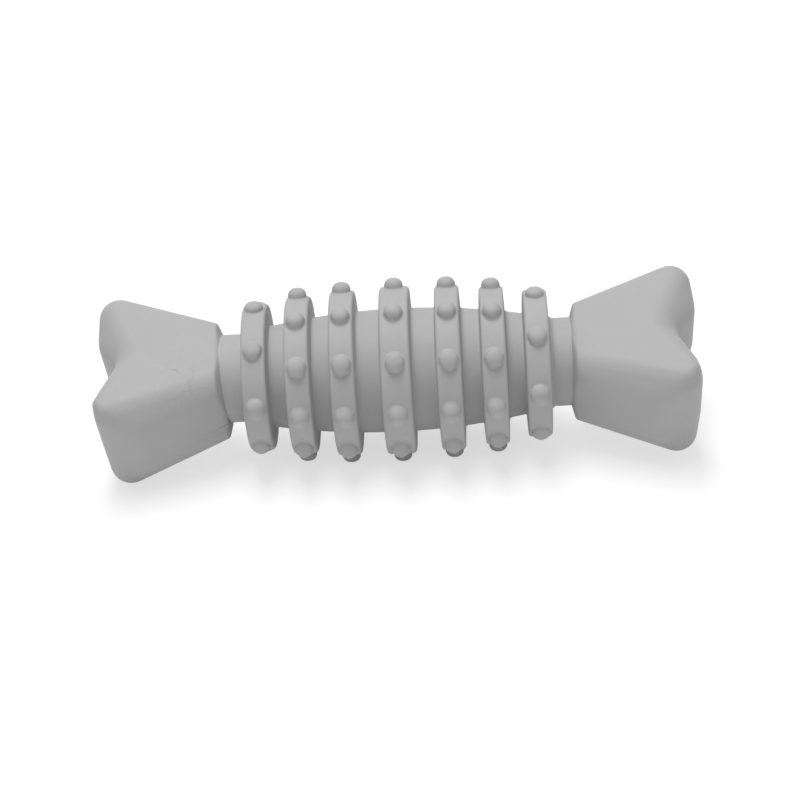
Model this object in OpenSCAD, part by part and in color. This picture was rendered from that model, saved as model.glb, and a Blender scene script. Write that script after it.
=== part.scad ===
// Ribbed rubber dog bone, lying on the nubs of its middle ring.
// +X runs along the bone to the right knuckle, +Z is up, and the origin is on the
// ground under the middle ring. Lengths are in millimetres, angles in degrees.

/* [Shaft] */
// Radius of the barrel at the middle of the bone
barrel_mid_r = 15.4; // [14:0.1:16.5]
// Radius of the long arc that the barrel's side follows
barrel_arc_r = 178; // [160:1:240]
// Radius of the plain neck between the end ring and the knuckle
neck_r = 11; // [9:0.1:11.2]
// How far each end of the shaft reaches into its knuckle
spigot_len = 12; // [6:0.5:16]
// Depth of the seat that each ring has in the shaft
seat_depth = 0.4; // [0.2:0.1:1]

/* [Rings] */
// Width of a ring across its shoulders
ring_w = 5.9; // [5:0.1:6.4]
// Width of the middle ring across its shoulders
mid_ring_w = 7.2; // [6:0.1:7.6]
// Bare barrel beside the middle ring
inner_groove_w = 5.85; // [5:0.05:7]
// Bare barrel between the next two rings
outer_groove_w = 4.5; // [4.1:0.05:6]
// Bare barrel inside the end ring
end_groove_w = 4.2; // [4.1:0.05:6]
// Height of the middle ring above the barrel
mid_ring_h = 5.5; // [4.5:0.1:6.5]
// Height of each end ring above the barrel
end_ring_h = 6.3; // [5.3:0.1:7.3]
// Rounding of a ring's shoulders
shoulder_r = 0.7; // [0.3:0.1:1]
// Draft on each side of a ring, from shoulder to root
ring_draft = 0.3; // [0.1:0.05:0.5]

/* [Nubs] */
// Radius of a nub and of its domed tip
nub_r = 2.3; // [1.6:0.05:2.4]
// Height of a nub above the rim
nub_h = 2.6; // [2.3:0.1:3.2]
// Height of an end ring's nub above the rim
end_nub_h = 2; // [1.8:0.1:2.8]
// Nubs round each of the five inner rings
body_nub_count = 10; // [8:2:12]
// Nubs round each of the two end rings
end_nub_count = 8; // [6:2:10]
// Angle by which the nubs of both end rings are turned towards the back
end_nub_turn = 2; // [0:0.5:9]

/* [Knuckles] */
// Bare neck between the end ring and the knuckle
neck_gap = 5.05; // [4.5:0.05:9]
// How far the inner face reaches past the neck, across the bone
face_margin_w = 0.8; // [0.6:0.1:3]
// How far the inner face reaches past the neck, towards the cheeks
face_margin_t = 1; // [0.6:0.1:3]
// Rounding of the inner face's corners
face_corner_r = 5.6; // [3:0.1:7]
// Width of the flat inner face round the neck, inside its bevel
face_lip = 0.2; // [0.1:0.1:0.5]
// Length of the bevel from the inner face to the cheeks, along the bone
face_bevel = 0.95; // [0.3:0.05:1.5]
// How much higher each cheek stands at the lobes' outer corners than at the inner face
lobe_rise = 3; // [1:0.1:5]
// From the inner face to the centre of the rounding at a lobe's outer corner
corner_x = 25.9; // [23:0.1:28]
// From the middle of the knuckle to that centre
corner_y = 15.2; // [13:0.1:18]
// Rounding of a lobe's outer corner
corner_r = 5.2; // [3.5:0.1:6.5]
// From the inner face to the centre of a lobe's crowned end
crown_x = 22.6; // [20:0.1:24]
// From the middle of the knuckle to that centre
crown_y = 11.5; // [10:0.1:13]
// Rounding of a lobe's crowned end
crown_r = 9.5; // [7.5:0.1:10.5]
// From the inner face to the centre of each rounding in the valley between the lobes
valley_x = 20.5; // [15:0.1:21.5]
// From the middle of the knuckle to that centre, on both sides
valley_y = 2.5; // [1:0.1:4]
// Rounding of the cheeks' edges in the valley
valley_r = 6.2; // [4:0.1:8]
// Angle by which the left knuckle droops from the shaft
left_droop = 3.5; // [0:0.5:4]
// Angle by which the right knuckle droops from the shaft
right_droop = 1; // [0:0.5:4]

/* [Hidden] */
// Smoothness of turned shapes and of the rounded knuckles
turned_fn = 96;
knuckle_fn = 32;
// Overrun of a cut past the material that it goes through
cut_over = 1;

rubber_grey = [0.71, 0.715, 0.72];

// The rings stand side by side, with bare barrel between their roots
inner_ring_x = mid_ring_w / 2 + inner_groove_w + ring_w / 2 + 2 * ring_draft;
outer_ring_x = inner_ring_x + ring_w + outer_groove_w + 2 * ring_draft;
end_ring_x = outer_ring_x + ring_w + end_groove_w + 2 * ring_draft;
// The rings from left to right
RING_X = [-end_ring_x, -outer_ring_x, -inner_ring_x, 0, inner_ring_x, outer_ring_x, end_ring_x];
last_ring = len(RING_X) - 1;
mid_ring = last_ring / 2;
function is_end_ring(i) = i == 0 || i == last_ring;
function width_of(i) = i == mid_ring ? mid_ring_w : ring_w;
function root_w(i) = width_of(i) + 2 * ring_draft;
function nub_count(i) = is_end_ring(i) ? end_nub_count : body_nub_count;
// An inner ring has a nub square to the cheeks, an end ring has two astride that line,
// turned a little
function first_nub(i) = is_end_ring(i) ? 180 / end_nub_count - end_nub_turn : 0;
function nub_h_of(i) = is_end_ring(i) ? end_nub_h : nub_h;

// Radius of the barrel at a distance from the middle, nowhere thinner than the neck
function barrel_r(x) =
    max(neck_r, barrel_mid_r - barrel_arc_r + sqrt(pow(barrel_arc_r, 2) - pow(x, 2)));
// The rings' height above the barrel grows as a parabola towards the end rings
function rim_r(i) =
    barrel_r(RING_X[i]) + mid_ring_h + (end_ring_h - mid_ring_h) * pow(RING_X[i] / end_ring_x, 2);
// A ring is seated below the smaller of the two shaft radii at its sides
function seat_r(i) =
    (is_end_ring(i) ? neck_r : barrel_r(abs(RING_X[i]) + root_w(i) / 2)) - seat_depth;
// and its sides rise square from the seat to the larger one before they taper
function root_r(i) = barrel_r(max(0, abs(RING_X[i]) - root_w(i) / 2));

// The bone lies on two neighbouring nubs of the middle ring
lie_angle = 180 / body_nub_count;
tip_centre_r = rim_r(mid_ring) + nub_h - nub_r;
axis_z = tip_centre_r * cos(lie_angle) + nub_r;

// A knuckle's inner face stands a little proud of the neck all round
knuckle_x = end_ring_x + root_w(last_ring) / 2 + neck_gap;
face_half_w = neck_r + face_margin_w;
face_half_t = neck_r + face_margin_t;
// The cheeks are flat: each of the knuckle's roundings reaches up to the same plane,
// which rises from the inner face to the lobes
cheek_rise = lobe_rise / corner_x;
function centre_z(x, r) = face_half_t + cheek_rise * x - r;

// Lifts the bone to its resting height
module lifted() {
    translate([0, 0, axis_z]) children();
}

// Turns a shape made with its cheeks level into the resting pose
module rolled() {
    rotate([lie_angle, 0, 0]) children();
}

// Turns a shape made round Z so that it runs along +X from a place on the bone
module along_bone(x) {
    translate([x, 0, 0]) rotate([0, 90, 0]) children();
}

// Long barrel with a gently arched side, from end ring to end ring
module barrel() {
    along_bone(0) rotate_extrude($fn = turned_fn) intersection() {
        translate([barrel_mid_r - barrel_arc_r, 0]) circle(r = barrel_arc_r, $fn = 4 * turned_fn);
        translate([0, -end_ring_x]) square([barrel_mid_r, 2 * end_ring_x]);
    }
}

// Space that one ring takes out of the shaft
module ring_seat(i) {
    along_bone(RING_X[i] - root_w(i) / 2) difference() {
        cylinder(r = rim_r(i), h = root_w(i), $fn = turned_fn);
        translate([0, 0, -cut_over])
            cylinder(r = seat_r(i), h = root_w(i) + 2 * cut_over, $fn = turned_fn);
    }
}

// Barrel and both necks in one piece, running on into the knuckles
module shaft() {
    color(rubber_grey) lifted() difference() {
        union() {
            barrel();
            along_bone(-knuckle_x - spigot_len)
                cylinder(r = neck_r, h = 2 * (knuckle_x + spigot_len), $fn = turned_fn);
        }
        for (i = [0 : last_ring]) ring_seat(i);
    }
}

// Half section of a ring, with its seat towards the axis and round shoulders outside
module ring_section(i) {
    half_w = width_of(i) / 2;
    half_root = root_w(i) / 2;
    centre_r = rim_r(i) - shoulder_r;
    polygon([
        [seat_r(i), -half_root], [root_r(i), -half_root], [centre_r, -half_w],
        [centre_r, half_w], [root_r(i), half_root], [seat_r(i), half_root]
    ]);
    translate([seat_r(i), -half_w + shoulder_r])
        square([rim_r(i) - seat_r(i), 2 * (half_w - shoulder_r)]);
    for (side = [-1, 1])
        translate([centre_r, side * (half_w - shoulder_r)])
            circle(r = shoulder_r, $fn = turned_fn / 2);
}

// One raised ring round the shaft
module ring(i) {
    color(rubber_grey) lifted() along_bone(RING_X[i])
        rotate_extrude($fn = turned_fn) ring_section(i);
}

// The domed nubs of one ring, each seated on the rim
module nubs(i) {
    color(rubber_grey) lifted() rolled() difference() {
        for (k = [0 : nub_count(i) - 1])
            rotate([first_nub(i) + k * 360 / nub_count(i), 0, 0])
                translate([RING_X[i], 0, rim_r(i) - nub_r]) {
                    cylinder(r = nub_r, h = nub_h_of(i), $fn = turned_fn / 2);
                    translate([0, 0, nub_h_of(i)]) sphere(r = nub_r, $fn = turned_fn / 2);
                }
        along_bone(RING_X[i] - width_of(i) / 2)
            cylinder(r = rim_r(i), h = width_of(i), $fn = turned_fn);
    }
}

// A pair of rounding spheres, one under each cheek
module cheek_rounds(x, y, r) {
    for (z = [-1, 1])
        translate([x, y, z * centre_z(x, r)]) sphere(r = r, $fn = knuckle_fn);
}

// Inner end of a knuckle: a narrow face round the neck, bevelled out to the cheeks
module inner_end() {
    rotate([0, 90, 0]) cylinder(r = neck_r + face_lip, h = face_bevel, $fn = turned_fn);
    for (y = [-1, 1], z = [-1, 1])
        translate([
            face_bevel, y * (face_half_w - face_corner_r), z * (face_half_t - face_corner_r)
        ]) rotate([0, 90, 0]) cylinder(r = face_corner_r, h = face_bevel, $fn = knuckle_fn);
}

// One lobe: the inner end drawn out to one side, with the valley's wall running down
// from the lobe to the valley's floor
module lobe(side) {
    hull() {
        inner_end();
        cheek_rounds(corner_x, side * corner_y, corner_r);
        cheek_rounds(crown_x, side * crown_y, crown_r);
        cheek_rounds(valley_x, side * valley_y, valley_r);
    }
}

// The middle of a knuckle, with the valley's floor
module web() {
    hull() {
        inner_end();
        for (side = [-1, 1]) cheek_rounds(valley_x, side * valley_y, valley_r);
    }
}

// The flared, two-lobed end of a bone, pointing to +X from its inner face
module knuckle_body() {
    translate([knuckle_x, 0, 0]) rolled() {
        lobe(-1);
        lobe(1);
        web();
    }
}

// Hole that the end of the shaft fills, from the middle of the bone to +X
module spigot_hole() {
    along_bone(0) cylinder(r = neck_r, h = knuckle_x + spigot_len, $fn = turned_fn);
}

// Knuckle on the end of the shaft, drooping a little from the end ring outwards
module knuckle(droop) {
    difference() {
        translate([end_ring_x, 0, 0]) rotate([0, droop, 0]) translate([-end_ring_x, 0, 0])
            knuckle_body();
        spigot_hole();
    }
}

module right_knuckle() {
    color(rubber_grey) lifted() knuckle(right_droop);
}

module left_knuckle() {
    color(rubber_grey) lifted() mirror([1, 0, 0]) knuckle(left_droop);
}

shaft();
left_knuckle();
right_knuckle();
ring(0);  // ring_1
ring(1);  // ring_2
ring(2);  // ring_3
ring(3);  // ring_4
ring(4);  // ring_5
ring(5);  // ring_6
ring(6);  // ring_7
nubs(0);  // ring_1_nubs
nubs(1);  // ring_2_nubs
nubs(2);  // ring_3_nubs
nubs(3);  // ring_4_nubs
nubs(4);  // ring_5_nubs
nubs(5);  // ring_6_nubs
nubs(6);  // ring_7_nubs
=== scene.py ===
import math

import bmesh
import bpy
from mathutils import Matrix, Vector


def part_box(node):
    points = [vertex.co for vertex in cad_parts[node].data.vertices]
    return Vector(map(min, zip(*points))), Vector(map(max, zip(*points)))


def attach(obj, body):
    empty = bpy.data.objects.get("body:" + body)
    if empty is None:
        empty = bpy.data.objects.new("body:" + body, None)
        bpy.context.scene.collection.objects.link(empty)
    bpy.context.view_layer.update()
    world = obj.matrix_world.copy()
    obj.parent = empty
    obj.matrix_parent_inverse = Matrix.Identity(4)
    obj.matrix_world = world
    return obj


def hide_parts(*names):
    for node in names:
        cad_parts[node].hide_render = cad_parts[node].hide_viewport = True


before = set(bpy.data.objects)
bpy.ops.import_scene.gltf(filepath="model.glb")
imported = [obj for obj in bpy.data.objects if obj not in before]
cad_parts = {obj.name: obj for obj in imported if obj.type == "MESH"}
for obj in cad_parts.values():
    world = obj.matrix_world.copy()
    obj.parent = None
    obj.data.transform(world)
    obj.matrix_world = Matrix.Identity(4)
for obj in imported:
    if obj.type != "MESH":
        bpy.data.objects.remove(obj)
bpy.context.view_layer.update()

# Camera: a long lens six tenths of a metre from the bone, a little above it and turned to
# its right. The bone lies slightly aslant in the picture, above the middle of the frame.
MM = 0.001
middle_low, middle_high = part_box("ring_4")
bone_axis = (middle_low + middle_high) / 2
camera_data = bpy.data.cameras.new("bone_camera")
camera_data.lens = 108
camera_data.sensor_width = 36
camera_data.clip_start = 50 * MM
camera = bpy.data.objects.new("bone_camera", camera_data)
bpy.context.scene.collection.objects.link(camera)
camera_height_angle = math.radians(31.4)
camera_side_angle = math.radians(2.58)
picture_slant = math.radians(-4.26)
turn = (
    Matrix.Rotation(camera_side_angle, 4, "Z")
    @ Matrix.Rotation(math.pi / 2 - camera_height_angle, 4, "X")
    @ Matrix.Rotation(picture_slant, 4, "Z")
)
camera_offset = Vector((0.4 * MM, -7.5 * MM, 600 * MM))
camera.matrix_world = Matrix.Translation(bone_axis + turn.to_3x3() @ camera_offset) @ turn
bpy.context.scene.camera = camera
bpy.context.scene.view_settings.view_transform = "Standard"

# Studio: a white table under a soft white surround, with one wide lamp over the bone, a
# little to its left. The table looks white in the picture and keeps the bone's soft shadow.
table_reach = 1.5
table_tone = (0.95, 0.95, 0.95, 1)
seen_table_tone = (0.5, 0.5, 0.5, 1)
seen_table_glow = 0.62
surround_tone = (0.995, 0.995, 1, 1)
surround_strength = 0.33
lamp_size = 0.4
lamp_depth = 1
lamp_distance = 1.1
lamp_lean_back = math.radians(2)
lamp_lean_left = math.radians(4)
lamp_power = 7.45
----
**Exercise prompt**
Reproduce only the lines from the one containing "end ring outwards" through the one containing "bpy.data.objects.remove(obj)", inclusive of both.

**Output below**
// Knuckle on the end of the shaft, drooping a little from the end ring outwards
module knuckle(droop) {
    difference() {
        translate([end_ring_x, 0, 0]) rotate([0, droop, 0]) translate([-end_ring_x, 0, 0])
            knuckle_body();
        spigot_hole();
    }
}

module right_knuckle() {
    color(rubber_grey) lifted() knuckle(right_droop);
}

module left_knuckle() {
    color(rubber_grey) lifted() mirror([1, 0, 0]) knuckle(left_droop);
}

shaft();
left_knuckle();
right_knuckle();
ring(0);  // ring_1
ring(1);  // ring_2
ring(2);  // ring_3
ring(3);  // ring_4
ring(4);  // ring_5
ring(5);  // ring_6
ring(6);  // ring_7
nubs(0);  // ring_1_nubs
nubs(1);  // ring_2_nubs
nubs(2);  // ring_3_nubs
nubs(3);  // ring_4_nubs
nubs(4);  // ring_5_nubs
nubs(5);  // ring_6_nubs
nubs(6);  // ring_7_nubs
=== scene.py ===
import math

import bmesh
import bpy
from mathutils import Matrix, Vector


def part_box(node):
    points = [vertex.co for vertex in cad_parts[node].data.vertices]
    return Vector(map(min, zip(*points))), Vector(map(max, zip(*points)))


def attach(obj, body):
    empty = bpy.data.objects.get("body:" + body)
    if empty is None:
        empty = bpy.data.objects.new("body:" + body, None)
        bpy.context.scene.collection.objects.link(empty)
    bpy.context.view_layer.update()
    world = obj.matrix_world.copy()
    obj.parent = empty
    obj.matrix_parent_inverse = Matrix.Identity(4)
    obj.matrix_world = world
    return obj


def hide_parts(*names):
    for node in names:
        cad_parts[node].hide_render = cad_parts[node].hide_viewport = True


before = set(bpy.data.objects)
bpy.ops.import_scene.gltf(filepath="model.glb")
imported = [obj for obj in bpy.data.objects if obj not in before]
cad_parts = {obj.name: obj for obj in imported if obj.type == "MESH"}
for obj in cad_parts.values():
    world = obj.matrix_world.copy()
    obj.parent = None
    obj.data.transform(world)
    obj.matrix_world = Matrix.Identity(4)
for obj in imported:
    if obj.type != "MESH":
        bpy.data.objects.remove(obj)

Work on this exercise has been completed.